This is a fork from https://github.com/jwills/buenavista project.
The aim is to get Power BI to connect to DuckDB through Postgres wire protocal which enables Direct Query on DuckDB. This makes the Power BI file is relatively small as the data resides in the DuckDB file and the queries are sent to it where only results are sent back to Power BI.
Only postgres_proxy.py method is used.
It is difficult to be able to process every valid SQL query and sends it DuckDB.
Many of the queries Power BI will send to a real Postgres server won't affect the result (it's not pulling any data).
In this project, the postgres_proxy.py sends those queries to a real Postgres Server to get a real response that makes Power BI happy.
On the other hand, any SQL query that pulls actual data is redirected to the DuckDB file set in buenavista\config.py file.

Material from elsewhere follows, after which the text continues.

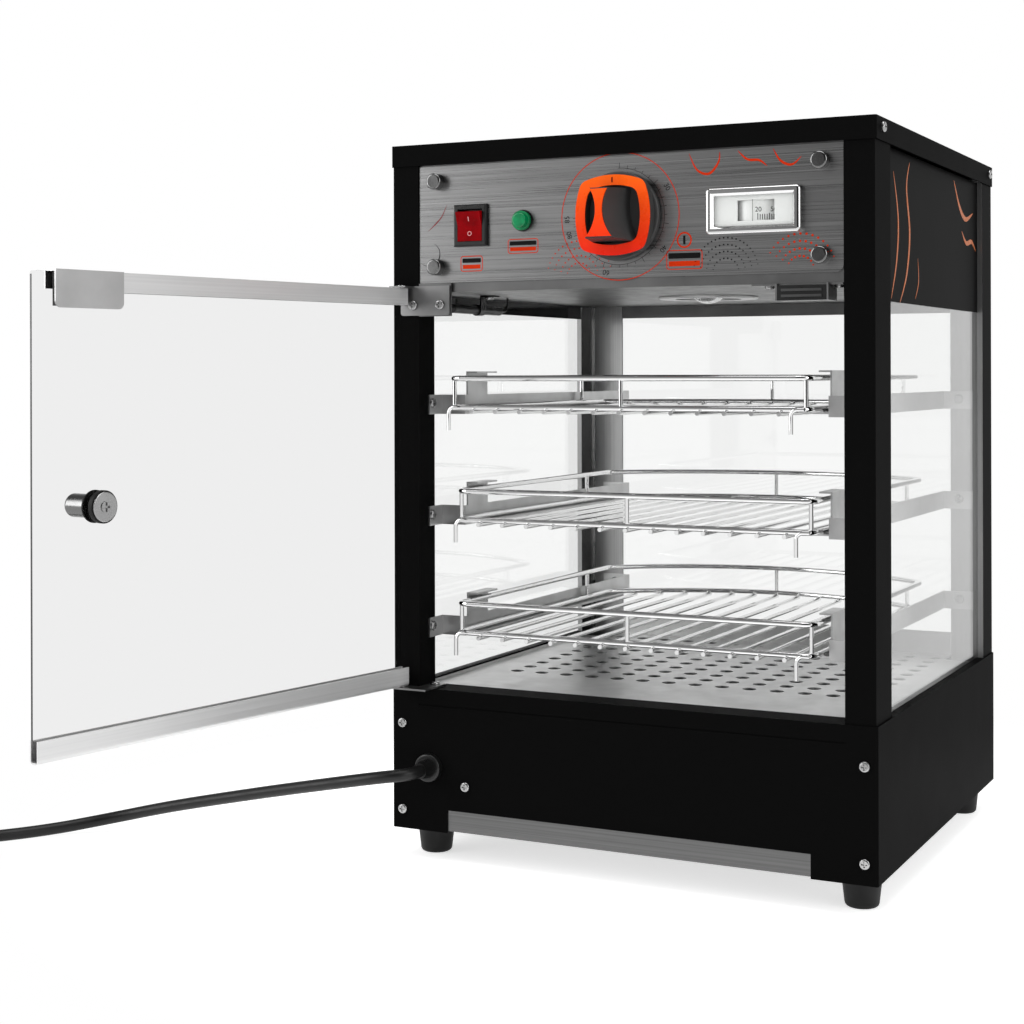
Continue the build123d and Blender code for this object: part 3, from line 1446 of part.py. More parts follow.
def make_gland():
    """The cord gland on the base's front: collar, neck and the nut inside."""
    facing = Plane(origin=(-gland_x, -half_depth, gland_z), z_dir=(0, -1, 0))
    up = (Align.CENTER, Align.CENTER, Align.MIN)
    down = (Align.CENTER, Align.CENTER, Align.MAX)
    collar = Cylinder(gland_diameter / 2, gland_collar_length, align=up)
    collar = fillet(collar.edges().group_by(Axis.Z)[-1], gland_collar_edge)
    neck_length = gland_length - gland_collar_length
    neck = Cone(gland_neck_diameter / 2, cord_diameter / 2 + gland_lip, neck_length, align=up)
    neck = Pos(0, 0, gland_collar_length) * neck
    thread = Cylinder(gland_thread_diameter / 2, gland_thread_length, align=down)
    nut = Pos(0, 0, -sheet) * Cylinder(gland_nut_diameter / 2, gland_nut_height, align=down)
    return facing * (collar + neck + thread + nut)


def main():
    os.makedirs("parts", exist_ok=True)
    save("top_cap", make_top_cap())
    save("case_screws", *screws_on(cap_seats()), *screws_on(base_seats(), 3.6), *screws_on(earth_seat(), 8.0),
         *screws_on(rear_cover_seats()))
    left_post, right_post = make_front_posts()
    save("post_front_left", left_post)
    save("post_front_right", right_post)
    rear_post = make_rear_post()
    save("post_rear_left", mirrored(rear_post))
    save("post_rear_right", rear_post)
    save("base_shell", make_base_shell())
    save("bottom_plate", make_bottom_plate())
    save("floor_plate", make_floor_plate())
    glass = make_side_glass()
    save("side_glass_left", mirrored(glass))
    save("side_glass_right", glass)
    save("rear_glass", make_rear_glass())
    save("rear_cover", make_rear_cover())
    save("ceiling_plate", make_ceiling_plate())
    save("upper_frame", make_upper_frame())
    save("control_panel", make_control_panel())
    save("panel_screws", *make_panel_screws())
    save("switch_body", make_switch_body())
    save("switch_rocker", make_switch_rocker())
    holder, lens = make_pilot()
    save("pilot_body", holder)
    save("pilot_lens", lens)
    body, inlays = make_knob()
    save("knob_body", body)
    save("knob_face", *inlays)
    thermostat, shaft = make_thermostat()
    save("thermostat_body", thermostat)
    save("thermostat_shaft", shaft)
    case, drum, pane = make_thermometer()
    save("thermometer_case", case)
    save("thermometer_drum", drum)
    save("thermometer_window", pane)
    bulb, clip = make_sensor()
    save("sensor_bulb", bulb)
    save("sensor_clip", clip)
    ring, lamp_holder, lamp_bulb = make_lamp()
    save("lamp_ring", ring)
    save("lamp_holder", lamp_holder)
    save("lamp_bulb", lamp_bulb)
    bracket, catch_body, poles = make_catch()
    save("catch_bracket", bracket)
    save("catch_body", catch_body)
    save("catch_poles", *poles)
    rack = make_rack()
    low, middle, high = rack_heights()
    save("rack_lower", Pos(0, rack_in_place, low) * rack)
    save("rack_middle", Pos(0, rack_in_place, middle) * rack)
    save("rack_upper", Pos(0, rack_in_place - upper_rack_pull, high) * rack)
    rails = make_rack_rails()
    save("rack_rails_right", *rails)
    save("rack_rails_left", *[mirrored(rail) for rail in rails])
    long_seats = rail_front_seats(1) + rail_front_seats(-1) + top_hinge_seats() + bottom_hinge_seats()
    long_seats += catch_seats() + clip_seat()
    short_seats = rail_rear_seats(1) + rail_rear_seats(-1)
    save("bracket_screws", *screws_on(long_seats), *screws_on(short_seats, 2 * sheet))
    save("door_glass", opened(make_door_glass()))
    top_channel, bottom_channel = make_door_channels()
    save("door_top_channel", opened(top_channel))
    save("door_bottom_channel", opened(bottom_channel))
    save("strike_plate", opened(make_strike_plate()))
    knob, knob_screw, pads = make_door_knob()
    save("door_knob", opened(knob))
    save("door_knob_screw", opened(knob_screw))
    save("door_pads", *[opened(pad) for pad in pads])
    save("hinge_plates", *make_hinge_plates())
    save("hinge_pins", *[opened(pin) for pin in make_hinge_pins()])
    feet, foot_screws = make_feet()
    save("feet", *feet)
    save("foot_screws", *foot_screws)
    tube, brackets = make_element()
    save("heating_element", tube)
    save("element_brackets", *brackets)
    save("terminal_block", make_terminal_block())
    save("cord_gland", make_gland())
    save("mains_cord", make_cord())
    coil, end, heading = make_coil()
    save("cord_coil", coil)
    save("plug", make_plug(end, heading))


main()
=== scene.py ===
import math

import bmesh
import bpy
from mathutils import Matrix, Vector


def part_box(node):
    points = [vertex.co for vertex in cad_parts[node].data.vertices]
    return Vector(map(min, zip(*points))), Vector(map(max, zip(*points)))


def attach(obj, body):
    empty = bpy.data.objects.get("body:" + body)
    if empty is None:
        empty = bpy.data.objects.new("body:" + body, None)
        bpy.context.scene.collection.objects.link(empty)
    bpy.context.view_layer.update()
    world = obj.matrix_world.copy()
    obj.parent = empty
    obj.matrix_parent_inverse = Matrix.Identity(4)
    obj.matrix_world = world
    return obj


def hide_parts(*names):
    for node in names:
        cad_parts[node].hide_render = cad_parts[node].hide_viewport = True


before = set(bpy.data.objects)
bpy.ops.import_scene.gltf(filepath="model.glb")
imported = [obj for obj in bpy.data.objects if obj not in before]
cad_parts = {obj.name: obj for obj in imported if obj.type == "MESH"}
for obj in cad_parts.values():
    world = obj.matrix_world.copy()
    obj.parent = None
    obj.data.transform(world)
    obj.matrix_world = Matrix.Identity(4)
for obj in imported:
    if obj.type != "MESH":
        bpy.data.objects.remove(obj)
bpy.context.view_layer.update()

# A countertop pizza warmer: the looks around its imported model. Metres, +Z up, the front faces -Y.

# Camera, fitted to the photograph's frame of 1024 x 1024
IMAGE_SIZE = 1024
CAMERA_PLACE = (0.4850, -1.2964, 0.3458)
CAMERA_TURN = 26.68
CAMERA_ROLL = -0.15
FOCAL_PIXELS = 1819.1
HORIZON_ROW = 372.9
SENSOR = 36.0

# Cord
CORD_DIAMETER = 0.0087
CORD_ROUTE = [
    (-0.1462, -0.1865, 0.0668),
    (-0.1462, -0.1995, 0.0668),
    (-0.1630, -0.2080, 0.0653),
    (-0.2000, -0.2080, 0.0578),
    (-0.2520, -0.2020, 0.0462),
    (-0.3060, -0.1980, 0.0338),
    (-0.3580, -0.1960, 0.0216),
    (-0.4050, -0.2020, 0.0096),
    (-0.4360, -0.2320, 0.0044),
    (-0.4640, -0.2730, 0.0044),
    (-0.5000, -0.3070, 0.0044),
]
COIL_RADIUS = 0.033
COIL_STEP = 0.0046
COIL_TURNS_IN = 4
COIL_TURNS_OUT = 5
COIL_LAST_WIDENING = 0.005
COIL_POINTS = 6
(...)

Real Postgres Server side:
- execute example\create_test_db_structure.sql on the real Postgres server after creating a database that matches the database name in the buenavista\config.py (test is the default value)
- The real server won't have any data.
VSCode / Python side:
- pip install -r requirements.txt (you can use a venv as well if you prefer)
- Change the default values set in buenavista\config.py to the appropriate values
- You can open the folder of the project in VSCode and click Ctrl+F5 to run it without debugging (or F5 for debugging mode)
- Check the console for any errors: if you provide a wrong connection info to the real Postgres server you would see error messages instantly
- If all is fine you should see Listening on 127.0.0.1:5433 (assuming you kept the default proxy port of 5433)
DuckDB and Power BI side:
- You can examine the two tables (customers and orders) in the DuckDB file using DBeaver (important: you have to close any connection to the DuckDB file though when you run the proxy server)
- example\PowerBI_loves_DuckDB.pbix file is already configured to connect to the Proxy server localhost:5433 with credentials postgres/postgres, db = test and it has one visual that summarizes the orders count and sum per person
- Try to make changes to the DuckDB (insert or update) and refresh Power BI to see the changes coming through
If there are refresh/connection issues in Power BI:
- In some cases, it's better to kill the Proxy server and re run it again to eliminate those issues
Let us first understand the tutorial which shows how example\PowerBI_loves_DuckDB.pbix was created:
- There are 3 screenshots provided in tutorial folder. They demonstrate how to add DuckDB tables (Direct Query mode) to a fresh Power BI. Please follow them including the below steps
- execute example\create_test_db_structure.sql on the real Postgres server after creating a database that matches the database name in the buenavista\config.py (test is the default value) [you will later use a helper script that dumps the structure of any DuckDB database]
- The real server won't have any data.
- In a fresh or existing Power BI file, go to Get Data > Database > PostgreSQL database [1.png]
- Enter the Postgres Proxy server address:port (I used the default values: change if you changed the config.py file) [2.png]
- Enter Database name: as in the Real Postgres server (default value is test: change if you changed the config.py file) [2.png]
- Choose "Direct Query" mode and then click "OK" [2.png]
- Select all tables that you want to import (in example/test.duckdb, there are only two tables) [3.png]
- Important: Go to Model View and create relationships
- You can create visuals now and test the performance
You can repeate all the above steps but in step 2, you can use tutorial/create_structure.py to dump the structure of any DuckDB:
- Please change the DuckDB file in tutorial/create_structure.py (line 33)
- After running the script, it will produce create_structure.sql file that you should use in step 2 above if you will connect to your own DuckDB instead of the one in the example folder
- Read the comments in dump_information_schema_sql variable in create_structure.sql: I replaced certain DuckDB types to their equivalent in PostgreSQL. However, HUGEINT and the Unsigned INT (4 types) do not seem to have an equivalent in PostgreSQL. I mapped them all to BIGINT with a warning of a possible data loss.
- Numbers and Dates are displayed as "Error" in Power Query or Table Import wizard. But they reflect correctly in Power BI Visuals (for example in Graphs, Table and Matrix visuals).
I will try to post a tutorial on how to connect a new Power BI file to the proxy server/DuckDB with screenshots very soon.